Three new tactics • Osmond earlier this month said he will propose three bills in the upcoming legislative session.
"We have to have choice and accountability," Osmond said. "We have to shift the culture."
The bills are still being written, but Osmond described the goals in a post at utahpolicy.com and in an interview.
The first would require parents to pick one of three paths for their child: public, private or home school. The law would require parents to fill out an affidavit at the local district when their child turns 6 and any time the family moves to a new district.
If parents select private or home school and stick to that choice, the state will never have any say over curriculum, classroom time or testing of their children.
It's not the government's job to educate every child, he said, but to provide a free education for every child who wants one.
If parents choose to use what Osmond calls a public resource schools his second and more controversial proposed law would kick in.
Such families would have to sign a formal contract saying the parents accept and will follow the district's attendance policies; support their child in completing homework; attend all scheduled parent-teacher conferences; respect teachers by supporting classroom discipline; and agree to pay for tutoring or extra schooling to help their child if he or she falls behind.
A parent who fails to file the affidavit when a child turns 6 or who violates the contract by, say, not paying for the school tutor, could be prosecuted under Utah's compulsory-education law.
On the flip side, the state would issue a parent bill of rights.
It would allow parents to hold an immature child back a grade; influence the selection of a child's teacher; decide when an absence is excused; have flexible scheduling for parent-teacher conferences; and enable a child to test out of subjects to graduate early.

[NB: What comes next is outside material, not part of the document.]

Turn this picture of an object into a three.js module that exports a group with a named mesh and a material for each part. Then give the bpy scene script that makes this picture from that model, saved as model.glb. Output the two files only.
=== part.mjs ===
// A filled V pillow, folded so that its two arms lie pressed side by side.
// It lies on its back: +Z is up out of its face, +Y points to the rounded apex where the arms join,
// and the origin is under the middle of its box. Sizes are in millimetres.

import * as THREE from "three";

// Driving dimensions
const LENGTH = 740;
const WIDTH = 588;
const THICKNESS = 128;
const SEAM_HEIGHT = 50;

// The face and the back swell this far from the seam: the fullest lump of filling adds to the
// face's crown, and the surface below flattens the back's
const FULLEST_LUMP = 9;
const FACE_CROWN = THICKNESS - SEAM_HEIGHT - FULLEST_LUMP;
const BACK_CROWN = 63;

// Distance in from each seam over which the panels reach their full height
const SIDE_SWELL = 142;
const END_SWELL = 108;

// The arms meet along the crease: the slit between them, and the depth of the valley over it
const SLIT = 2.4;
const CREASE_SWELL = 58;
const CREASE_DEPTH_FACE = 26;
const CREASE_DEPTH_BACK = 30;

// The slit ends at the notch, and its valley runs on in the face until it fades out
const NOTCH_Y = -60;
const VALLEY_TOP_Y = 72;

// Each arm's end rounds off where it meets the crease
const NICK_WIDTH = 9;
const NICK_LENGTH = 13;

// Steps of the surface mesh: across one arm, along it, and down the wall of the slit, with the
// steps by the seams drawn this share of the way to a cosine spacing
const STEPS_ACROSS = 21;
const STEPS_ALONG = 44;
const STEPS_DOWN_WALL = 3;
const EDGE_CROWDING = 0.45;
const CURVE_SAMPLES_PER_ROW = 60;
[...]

Osmond's third bill would end the state's requirement that schools provide 180 days (and 990 hours) of instruction. Instead, parents and districts would decide how much time kids spend in class.
The current system, he said, "focuses on butt-in-the-seat," rather than student outcomes. "We all know, as parents, our kids spend hours in class [when] they are not doing anything productive," said Osmond, who has three children still in public school and two graduates of public schools.

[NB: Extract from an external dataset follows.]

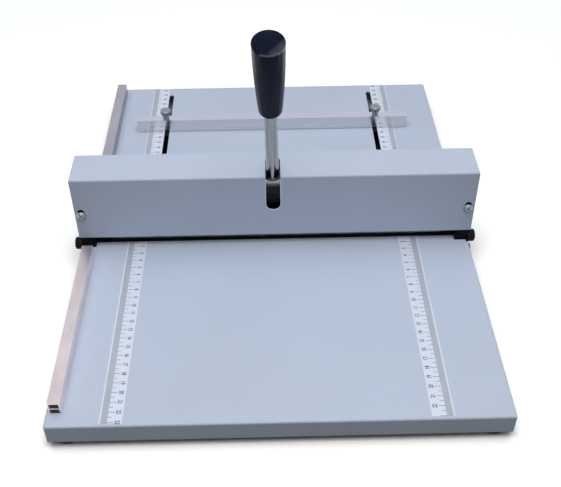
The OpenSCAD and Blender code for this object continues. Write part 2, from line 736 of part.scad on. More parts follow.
// Fences: a hollow section with a web half way up
front_fence_y = [13 - front_depth, -34];
rear_fence_y = [30, rear_depth - 11];
fence_cell = (fence_h - 3 * fence_wall) / 2;

module fence_section(length) difference() {
    cube([fence_w, length, fence_h]);
    for (i = [0, 1]) translate([fence_wall, -1, fence_wall + i * (fence_cell + fence_wall)])
        cube([fence_w - 2 * fence_wall, length + 2, fence_cell]);
}

fence_screw_r = 1.6;
fence_screw_end = 20;
function fence_screw_at(span) = [for (i = [0:2])
    span[0] + fence_screw_end + (span[1] - span[0] - 2 * fence_screw_end) * i / 2];
module fence_holes(span) for (y = fence_screw_at(span))
    translate([fence_x + fence_w / 2, y, -3]) cylinder(h = 3 + fence_wall + 1, r = fence_screw_r);

module front_fence() color("silver") from_crease() difference() {
    translate([fence_x, front_fence_y[0], 0]) fence_section(front_fence_y[1] - front_fence_y[0]);
    fence_holes(front_fence_y);
}
module rear_fence() color("silver") from_crease() difference() {
    translate([fence_x, rear_fence_y[0], 0]) fence_section(rear_fence_y[1] - rear_fence_y[0]);
    fence_holes(rear_fence_y);
}

fence_head_h = 2;
fence_head_r = 3.2;
fence_head_low_r = 2.4;

module fence_screws() color("gray") from_crease()
    for (y = concat(fence_screw_at(front_fence_y), fence_screw_at(rear_fence_y)))
        translate([fence_x + fence_w / 2, y, 0]) {
            translate([0, 0, -sheet_t - 0.1]) cylinder(h = sheet_t + fence_wall + 2, r = fence_screw_r);
            translate([0, 0, -sheet_t - fence_head_h])
                cylinder(h = fence_head_h, r1 = fence_head_low_r, r2 = fence_head_r);
        }

module back_gauge() color("silver") from_crease() difference() {
    translate([-gauge_len / 2, gauge_y, gauge_lift]) difference() {
        cube([gauge_len, gauge_d, gauge_top - gauge_lift]);
        translate([-1, gauge_wall, gauge_wall])
            cube([gauge_len + 2, gauge_d - 2 * gauge_wall, gauge_top - gauge_lift - 2 * gauge_wall]);
    }
    for (x = slot_places) translate([x, gauge_screw_y, 0])
        cylinder(h = gauge_top + 1, r = thumb_shank_r + run);
}

// A thumb screw: a neck, a cone that widens to a knurled rim, and a shank down to its nut
knurls = 24;
knurl_w = 0.5;
thumb_points = [
    [0, 0], [thumb_neck_r, 0], [thumb_neck_r, thumb_neck_h],
    [thumb_r - thumb_chamfer, thumb_neck_h + thumb_cone_h],
    [thumb_r, thumb_neck_h + thumb_cone_h],
    [thumb_r, thumb_neck_h + thumb_cone_h + thumb_rim_h - thumb_chamfer],
    [thumb_r - thumb_chamfer, thumb_neck_h + thumb_cone_h + thumb_rim_h],
    [0, thumb_neck_h + thumb_cone_h + thumb_rim_h]];

module thumb_screw() translate([0, gauge_screw_y, 0]) {
    translate([0, 0, -sheet_t - clear - nut_t - 1.5])
        cylinder(h = gauge_top + sheet_t + clear + nut_t + 2.5, r = thumb_shank_r);
    translate([0, 0, gauge_top + run]) difference() {
        rotate_extrude() polygon(thumb_points);
        for (i = [0:knurls - 1]) rotate([0, 0, 360 * i / knurls])
            translate([thumb_r, 0, thumb_neck_h + thumb_cone_h + knurl_w]) rotate([0, 0, 45])
                cube([knurl_w, knurl_w, thumb_rim_h - 2 * knurl_w - thumb_chamfer]);
    }
}

module thumb_screw_left() color("silver") from_crease() translate([-slot_left, 0, 0]) thumb_screw();
module thumb_screw_right() color("silver") from_crease() translate([slot_right, 0, 0]) thumb_screw();

// Clamp nuts: a plate under the table, with a key that runs in the slot
module clamp_nuts() color("#26282c") from_crease() for (x = slot_places)
    translate([x, gauge_screw_y, 0]) difference() {
        union() {
            translate([-nut_w / 2, -nut_len / 2, -sheet_t - clear - nut_t]) cube([nut_w, nut_len, nut_t]);
            translate([-gauge_slot_w / 2 + 0.3, -nut_len / 2, -sheet_t - clear - eps])
                cube([gauge_slot_w - 0.6, nut_len, sheet_t + eps]);
        }
        translate([0, 0, -10]) cylinder(h = 20, r = thumb_shank_r + run);
    }

function foot_centres() = [for (x = [-1, 1], y = [-front_depth + foot_inset, rear_depth - foot_inset])
    [x * (half_w - foot_inset), y]];

foot_chamfer = 1;
foot_recess_r = 5.2;
foot_floor_t = 3.4;
foot_head_r = 4.6;
foot_head_h = 2.4;
foot_nut_r = 4.6;
foot_nut_h = 4;

module rubber_feet() color("#18181a") from_crease() for (c = foot_centres())
    translate([c[0], c[1], -table_z]) difference() {
        union() {
            cylinder(h = foot_chamfer, r1 = foot_d / 2 - foot_chamfer, r2 = foot_d / 2);
            translate([0, 0, foot_chamfer]) cylinder(h = foot_h - foot_chamfer, r = foot_d / 2);
        }
        translate([0, 0, -1]) cylinder(h = foot_h - foot_floor_t + 1, r = foot_recess_r);
        cylinder(h = foot_h + 1, r = bolt_r);
    }

module foot_screws() color("gray") from_crease() for (c = foot_centres())
    translate([c[0], c[1], -table_z + foot_h - foot_floor_t]) {
        translate([0, 0, -foot_head_h]) cylinder(h = foot_head_h, r1 = foot_head_r - 1, r2 = foot_head_r);
        cylinder(h = foot_floor_t + sheet_t + foot_nut_h + 1.5, r = bolt_r);
    }

module foot_nuts() color("gray") from_crease() for (c = foot_centres())
    translate([c[0], c[1], -lip_h + sheet_t]) difference() {
        cylinder(h = foot_nut_h, r = foot_nut_r, $fn = 6);
        translate([0, 0, -1]) cylinder(h = foot_nut_h + 2, r = bolt_r);
    }

front_table();
rear_table();
die_bar();
crease_plate();
crease_plate_screws();
side_plate_left();
side_plate_right();
guide_block_left();
guide_block_right();
frame_bolts();
frame_washers();
table_bolts();
cover();
cover_screws();
shaft_bushes();
main_shaft();
cam_left();
cam_right();
cam_set_screws();
shaft_sleeves();
lever_hub();
lever_rod();
lever_grip();
grip_cap();
press_beam();
crease_blade();
blade_clamp();
blade_screws();
wear_pads();
spring_pins();
return_springs();
front_scale_left();
front_scale_right();
rear_scale_left();
rear_scale_right();
front_fence();
rear_fence();
fence_screws();
back_gauge();
thumb_screw_left();
thumb_screw_right();
clamp_nuts();
rubber_feet();
foot_screws();
foot_nuts();
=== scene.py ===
import math

import bmesh
import bpy
from mathutils import Euler, Matrix, Vector


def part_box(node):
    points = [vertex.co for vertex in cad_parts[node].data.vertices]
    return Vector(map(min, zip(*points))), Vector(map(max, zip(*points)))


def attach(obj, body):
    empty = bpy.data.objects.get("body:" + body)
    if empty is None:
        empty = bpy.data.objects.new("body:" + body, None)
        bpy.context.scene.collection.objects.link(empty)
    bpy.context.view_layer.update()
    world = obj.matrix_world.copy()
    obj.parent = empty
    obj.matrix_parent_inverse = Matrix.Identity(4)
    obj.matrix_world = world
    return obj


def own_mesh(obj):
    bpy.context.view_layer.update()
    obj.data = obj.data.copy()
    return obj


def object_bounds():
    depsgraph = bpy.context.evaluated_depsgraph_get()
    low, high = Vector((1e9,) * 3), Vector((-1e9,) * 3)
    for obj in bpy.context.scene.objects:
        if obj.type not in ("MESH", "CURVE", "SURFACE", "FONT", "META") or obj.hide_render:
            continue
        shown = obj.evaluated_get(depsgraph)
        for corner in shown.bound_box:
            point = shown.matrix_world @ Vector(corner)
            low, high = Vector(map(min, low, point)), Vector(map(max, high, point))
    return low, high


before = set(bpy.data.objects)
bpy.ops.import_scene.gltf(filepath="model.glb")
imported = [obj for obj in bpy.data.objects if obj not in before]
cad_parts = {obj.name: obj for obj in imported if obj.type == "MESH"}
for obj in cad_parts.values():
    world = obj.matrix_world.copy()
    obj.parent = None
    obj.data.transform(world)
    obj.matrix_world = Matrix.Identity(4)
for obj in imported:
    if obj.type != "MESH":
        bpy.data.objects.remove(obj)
cad_low, cad_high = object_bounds()

MM = 0.001

# Camera: where the photographer stood, in the model's frame. Turns are in degrees, and the
# lens is in millimetres.
CAMERA_PLACE = (-0.00666, -0.67598, 0.58142)
CAMERA_TURN = (48.945, 0.504, -1.206)
CAMERA_LENS = 55.84
CAMERA_SHIFT_X = 0.0053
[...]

One of his key motives, Osmond said, is to help teachers who lament the high number of aloof parents.
If it takes a financial pinch in the form of tutoring or remediation fees to wake up parents, then schools ought to charge it, he said.
"When they [parents] realize there is a consequence," he said, "they will focus."
Stumbling blocks • Spanish Fork teacher John Allan said that while many of Osmond's ideas seem good "on paper," they could prove unworkable.
For instance, who will punish parents who don't attend parent-teacher conferences?
"Is there going to be any teeth in this thing? Who is going to be the gatekeeper?" asked Allan, who is temporarily working in the Nebo district office.
And what if a parent protests that it's the teacher's fault the child can't perform up to snuff, and that he or she shouldn't have to pay for remediation?
"Ultimately a lot of this would end up on the principal's plate," Allan warned, "and principals are already overwhelmed."
Letting parents have a say over which teacher their child gets, he added, could be a logistical nightmare in the lower grades.
Principals often separate children for good reasons, and they try to strike a balance of high- and low-performing students in each class, Allan said. If parents pick the teachers, it could skew the final results each teacher is judged on: the academic progress of their students.
Lear, the attorney in the state education office, also doubts giving schools a judicial recourse for parents who violate the contract would work.
A new University of Utah study on school truancy found inconsistent enforcement of the laws already on the books.
That's been the education office's experience as well, Lear said. "We haven't had consistent support from district attorneys on compulsory attendance," Lear said. "Some of them will not be bothered. They've got serious criminals to deal with."
Tami Pyfer, the new president of the Utah State Board of Education, said Osmond's proposals would mean little change for home-schooling families.
While Utah law says home-schoolers must study the same subjects as public schools and attend school for the same amount of time, the parents do not have to keep any records of instruction or attendance, nor do they need any certification to teach.
"A lot of people are going to be surprised at how little is required of private or home-schooled students," Pyfer said.
But while she praised Osmond for seeking comment well in advance of the legislative session, Pyfer is dubious about legislating parental involvement.
"To tell parents, 'Do this or else!' No one responds well to that," Pyfer said.
"If this starts the conversation, that's great," the Logan resident said. "I just worry about forcing those partnerships and being seen as heavy-handed."